1.标准化:列/最大值
While there are many ways to normalize data, one of the simplest ways is to divide all of the values in a column by that column's maximum value. This way, all of the columns will range from 0 to 1. To calculate the maximum value of a column, we use the Series.max()
method.
input
max_protein = food_info["Protein_(g)"].max()
normalized_protein = food_info["Protein_(g)"] / max_protein
print(normalized_protein.head(5))
output
0 0.009624
1 0.009624
2 0.003170
3 0.242301
4 0.263134
Name: Protein_(g), dtype: float64
2.列之间的加减
food_info["Normalized_Protein"] = food_info["Protein_(g)"] / food_info["Protein_(g)"].max()
food_info["Normalized_Fat"] = food_info["Lipid_Tot_(g)"] / food_info["Lipid_Tot_(g)"].max()
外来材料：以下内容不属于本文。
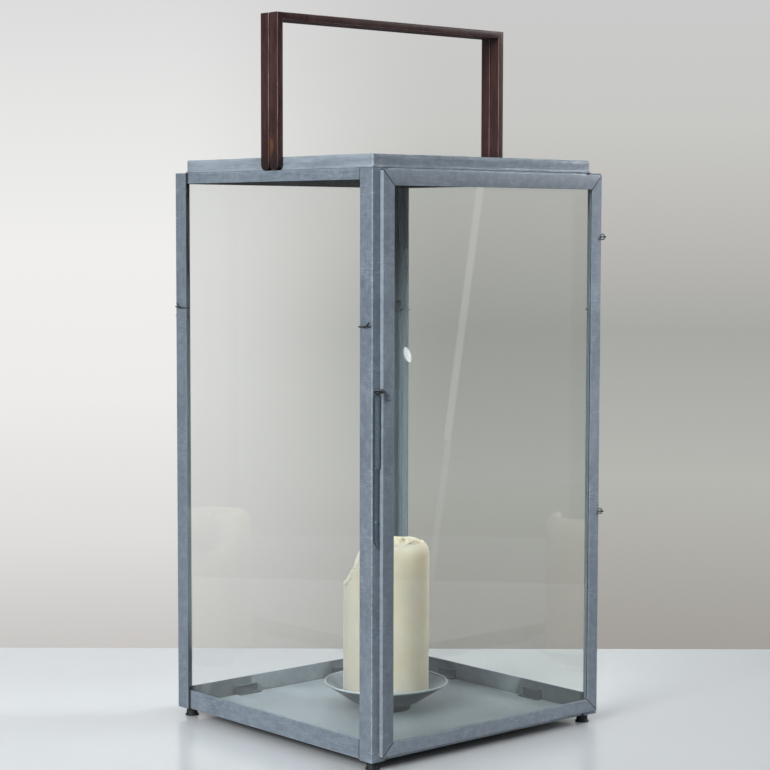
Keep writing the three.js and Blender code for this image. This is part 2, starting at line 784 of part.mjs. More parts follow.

food_info["Norm_Nutr_Index"] = 2*food_info["Normalized_Protein"] + (-0.75*food_info["Normalized_Fat"])
3.创建一个新列
food_info["Normalized_Protein"] = normalized_protein
food_info["Normalized_Fat"] = normalized_fat
4.升降序排列文档:Dataframe.sort_values(‘YY’, ascending=True)
food_info.sort_values("Norm_Nutr_Index", inplace=True, ascending=False)
- inplace=True,不创建新的对象,直接在原始对象上尽心修改;
- inplace=False,在对原始对象进行修改,而会创建新的对象;
- ascending:
Sort ascending vs. descending. Specify list for multiple sort orders. If this is a list of bools, must match the length of the by.